Are these risks justified? The main risk to NATO’s escalation is that any armed confrontation with Russia could rapidly escalate to a nuclear exchange, which would obviously be the single worst possible outcome for humanity imaginable. As bad as Russia’s military has shown itself at waging conventional war, the fact of the matter is that nuclear warfighting is a relatively straightforward affair: you push a button and ballistic missiles fly out of silos and submarines. Poor quality of Russian weaponry and maintenance lead many people to think that many will miss their targets or be duds. This is colossally naive. Even if only half of Russia’s 6,000 existing warheads detonate in the right place, that still leaves enough for the destruction of every major city in North America and Europe many times over.
It is worth mentioning that a conventional shooting war between NATO and Russia does not necessarily have to lead to a nuclear conflict. On this there is plenty of hyperbole from many commentators - perhaps not coincidentally, the same ones that claimed that a war would not happen in the first place or that it’s ultimately NATO’s fault. But this is usually very amateurish punditry that belies a gross misunderstanding of the process of nuclear escalation and how both sides have come to view the prospects of a nuclear exchange since the 1970s.
Let’s first analyze how nuclear escalation actually works before trying to assess the risk of such a scenario occurring if NATO expands its role in this conflict.
Nuclear warfighting, Cold War style
Throughout the first half of the Cold War, the threat of nuclear was underpinned by two distinct imbalances of power between the two superpowers. On one hand, there was the overwhelming US superiority of the US in terms of the number of warheads and delivery systems (bomber aircraft primarily) relative to the USSR. On the flip side, the USSR enjoyed a similar overwhelming superiority in terms of its conventional forces which was a qualitative advantage in many cases as well; for example, Soviet tanks and armored vehicles were better than Western ones on average until the late 1970s. NATO’s strategy during this time was to pre-empt a Soviet invasion of Europe by the only means it had available to guarantee victory: obliterate Moscow and Leningrad the moment the first Soviet tank platoon crossed into West Germany. This strategy was known as Massive Retaliation and it meant that any hostile action from one side would be met with disproportional force by the other.
From the late 1960s onward, this imbalance changed.
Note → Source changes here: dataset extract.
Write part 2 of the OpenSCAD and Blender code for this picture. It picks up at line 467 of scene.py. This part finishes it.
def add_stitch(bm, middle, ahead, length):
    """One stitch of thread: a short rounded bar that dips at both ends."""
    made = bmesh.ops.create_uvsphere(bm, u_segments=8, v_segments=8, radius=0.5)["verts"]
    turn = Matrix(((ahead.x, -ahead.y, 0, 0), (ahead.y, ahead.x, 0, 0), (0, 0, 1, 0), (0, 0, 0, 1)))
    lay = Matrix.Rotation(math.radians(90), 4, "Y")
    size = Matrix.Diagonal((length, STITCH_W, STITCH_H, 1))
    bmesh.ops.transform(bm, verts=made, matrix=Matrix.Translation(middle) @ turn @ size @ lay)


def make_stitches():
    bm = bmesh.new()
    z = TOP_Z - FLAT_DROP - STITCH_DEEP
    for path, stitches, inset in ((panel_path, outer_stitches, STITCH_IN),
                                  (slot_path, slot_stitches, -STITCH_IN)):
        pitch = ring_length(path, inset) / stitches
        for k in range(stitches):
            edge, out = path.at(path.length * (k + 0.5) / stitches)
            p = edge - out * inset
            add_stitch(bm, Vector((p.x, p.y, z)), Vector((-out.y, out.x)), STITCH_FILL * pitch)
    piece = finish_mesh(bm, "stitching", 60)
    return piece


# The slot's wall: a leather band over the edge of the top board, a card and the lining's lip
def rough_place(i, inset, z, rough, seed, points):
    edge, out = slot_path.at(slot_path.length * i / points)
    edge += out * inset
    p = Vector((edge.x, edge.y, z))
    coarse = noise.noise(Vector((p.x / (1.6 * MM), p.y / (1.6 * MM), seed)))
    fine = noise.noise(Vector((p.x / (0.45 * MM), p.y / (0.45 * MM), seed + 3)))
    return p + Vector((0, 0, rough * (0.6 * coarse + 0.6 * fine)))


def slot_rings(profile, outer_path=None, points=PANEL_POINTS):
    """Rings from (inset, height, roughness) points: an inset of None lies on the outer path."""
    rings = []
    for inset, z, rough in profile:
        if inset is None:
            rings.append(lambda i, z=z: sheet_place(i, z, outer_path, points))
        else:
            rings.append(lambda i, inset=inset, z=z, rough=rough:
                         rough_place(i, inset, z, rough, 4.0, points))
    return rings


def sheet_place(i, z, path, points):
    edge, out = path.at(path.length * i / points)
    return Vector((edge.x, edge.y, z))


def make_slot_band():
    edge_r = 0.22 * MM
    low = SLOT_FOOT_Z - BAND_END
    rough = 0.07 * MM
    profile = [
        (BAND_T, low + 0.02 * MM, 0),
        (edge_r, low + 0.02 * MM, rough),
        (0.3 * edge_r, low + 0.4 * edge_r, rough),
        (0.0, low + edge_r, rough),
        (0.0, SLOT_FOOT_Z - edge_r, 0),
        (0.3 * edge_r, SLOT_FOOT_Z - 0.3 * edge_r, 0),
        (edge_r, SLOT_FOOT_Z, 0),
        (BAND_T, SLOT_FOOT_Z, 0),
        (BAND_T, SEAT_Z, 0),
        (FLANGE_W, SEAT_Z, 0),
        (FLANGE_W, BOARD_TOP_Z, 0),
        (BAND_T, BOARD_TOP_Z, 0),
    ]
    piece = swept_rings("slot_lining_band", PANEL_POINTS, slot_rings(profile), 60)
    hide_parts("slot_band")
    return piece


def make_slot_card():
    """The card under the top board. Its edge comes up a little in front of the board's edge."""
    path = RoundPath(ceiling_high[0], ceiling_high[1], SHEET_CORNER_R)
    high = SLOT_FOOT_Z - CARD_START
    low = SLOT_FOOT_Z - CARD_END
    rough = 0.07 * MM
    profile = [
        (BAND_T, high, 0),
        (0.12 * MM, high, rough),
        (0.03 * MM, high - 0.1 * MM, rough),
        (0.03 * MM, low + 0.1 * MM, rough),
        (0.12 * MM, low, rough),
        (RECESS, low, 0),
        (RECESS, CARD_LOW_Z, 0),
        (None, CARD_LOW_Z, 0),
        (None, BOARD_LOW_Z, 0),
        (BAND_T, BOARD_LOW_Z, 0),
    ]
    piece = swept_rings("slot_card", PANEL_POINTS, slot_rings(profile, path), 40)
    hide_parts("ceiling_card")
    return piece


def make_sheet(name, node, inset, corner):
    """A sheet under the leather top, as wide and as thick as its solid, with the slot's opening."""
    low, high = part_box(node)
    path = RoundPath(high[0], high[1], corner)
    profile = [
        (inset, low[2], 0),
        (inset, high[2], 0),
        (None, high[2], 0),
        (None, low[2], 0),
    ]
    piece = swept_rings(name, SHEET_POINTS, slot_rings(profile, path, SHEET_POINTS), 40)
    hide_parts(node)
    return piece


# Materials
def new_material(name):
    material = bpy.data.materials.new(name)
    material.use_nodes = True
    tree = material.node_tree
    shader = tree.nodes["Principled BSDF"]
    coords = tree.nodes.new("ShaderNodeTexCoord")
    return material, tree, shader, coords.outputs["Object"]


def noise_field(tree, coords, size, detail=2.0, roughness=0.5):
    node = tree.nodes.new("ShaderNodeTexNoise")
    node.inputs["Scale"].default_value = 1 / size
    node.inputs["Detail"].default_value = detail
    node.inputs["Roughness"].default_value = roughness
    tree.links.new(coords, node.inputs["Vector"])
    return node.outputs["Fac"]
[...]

Firstly, the USSR narrowed the gap in terms of its nuclear capabilities with the US to the point that it achieved parity by the 1980s. Secondly, the advent of nuclear ballistic submarines around this time gave both sides what is known as “second strike” capability, that is, the ability to have enough of your nuclear delivery systems survive a first strike by the enemy and fire back (remember, bomber bases and missile silos can be nuked but the submarines can be anywhere in the ocean at any time). Thirdly, NATO became ever more confident of being able to defeat the USSR and its Warsaw Pact allies in a conventional war in Europe thanks to technological advances in precision weaponry as well as command and control systems. This was exemplified in the AirLand Battle doctrine and proved itself in the 1991 Gulf War where it shattered the Soviet weapons and doctrine of the Iraqi military which at the time was the world’s fourth largest.
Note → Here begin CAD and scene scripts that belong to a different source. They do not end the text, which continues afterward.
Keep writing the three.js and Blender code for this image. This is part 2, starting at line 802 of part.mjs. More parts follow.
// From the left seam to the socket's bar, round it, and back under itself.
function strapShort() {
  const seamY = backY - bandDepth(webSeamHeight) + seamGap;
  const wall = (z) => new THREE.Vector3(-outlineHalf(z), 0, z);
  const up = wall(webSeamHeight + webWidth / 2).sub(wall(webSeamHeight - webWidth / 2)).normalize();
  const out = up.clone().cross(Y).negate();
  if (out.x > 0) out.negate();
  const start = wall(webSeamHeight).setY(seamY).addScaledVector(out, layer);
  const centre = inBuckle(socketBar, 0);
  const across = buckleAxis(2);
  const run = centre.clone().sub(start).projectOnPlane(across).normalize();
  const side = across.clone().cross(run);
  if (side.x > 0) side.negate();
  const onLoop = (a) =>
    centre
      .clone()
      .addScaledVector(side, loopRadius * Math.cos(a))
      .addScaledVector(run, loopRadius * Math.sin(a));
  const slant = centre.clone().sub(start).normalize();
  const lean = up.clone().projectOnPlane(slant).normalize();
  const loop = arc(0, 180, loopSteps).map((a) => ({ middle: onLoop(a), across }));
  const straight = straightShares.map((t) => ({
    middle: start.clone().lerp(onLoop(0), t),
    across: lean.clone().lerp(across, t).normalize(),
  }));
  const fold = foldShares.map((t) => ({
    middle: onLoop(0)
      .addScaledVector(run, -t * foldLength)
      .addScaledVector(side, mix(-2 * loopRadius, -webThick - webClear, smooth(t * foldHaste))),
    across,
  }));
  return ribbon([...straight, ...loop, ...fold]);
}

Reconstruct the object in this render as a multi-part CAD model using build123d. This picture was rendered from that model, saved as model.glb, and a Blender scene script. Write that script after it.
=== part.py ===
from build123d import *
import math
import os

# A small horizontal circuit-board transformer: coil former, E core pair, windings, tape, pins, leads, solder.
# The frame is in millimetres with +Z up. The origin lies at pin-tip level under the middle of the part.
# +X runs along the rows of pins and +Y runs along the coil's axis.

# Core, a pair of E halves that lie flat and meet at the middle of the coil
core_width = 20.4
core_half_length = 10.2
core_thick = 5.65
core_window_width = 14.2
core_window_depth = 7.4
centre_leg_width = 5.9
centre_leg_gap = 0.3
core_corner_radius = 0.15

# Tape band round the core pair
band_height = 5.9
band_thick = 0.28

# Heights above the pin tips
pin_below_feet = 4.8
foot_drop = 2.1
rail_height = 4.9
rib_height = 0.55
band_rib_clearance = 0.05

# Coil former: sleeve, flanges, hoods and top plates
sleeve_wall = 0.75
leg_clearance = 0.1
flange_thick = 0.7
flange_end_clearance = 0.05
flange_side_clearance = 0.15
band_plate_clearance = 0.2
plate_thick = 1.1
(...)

The result of the USSR achieving nuclear parity with the US along with NATO achieving conventional parity with the Warsaw Pact was that it made both sides more willing to keep any war between them as purely conventional. In 1967 NATO replaced Massive Retaliation with a doctrine known as Flexible Response, which intended to meet hostile actions more proportionally. This meant that war would likely begin as a purely conventional affair and escalate according to the opponent’s moves, for example responding with tactical nuclear weapons (which are smaller and used only on battlefield objectives rather than strategic targets like cities) if the other side used them rather than immediately jump to a full-scale nuclear exchange.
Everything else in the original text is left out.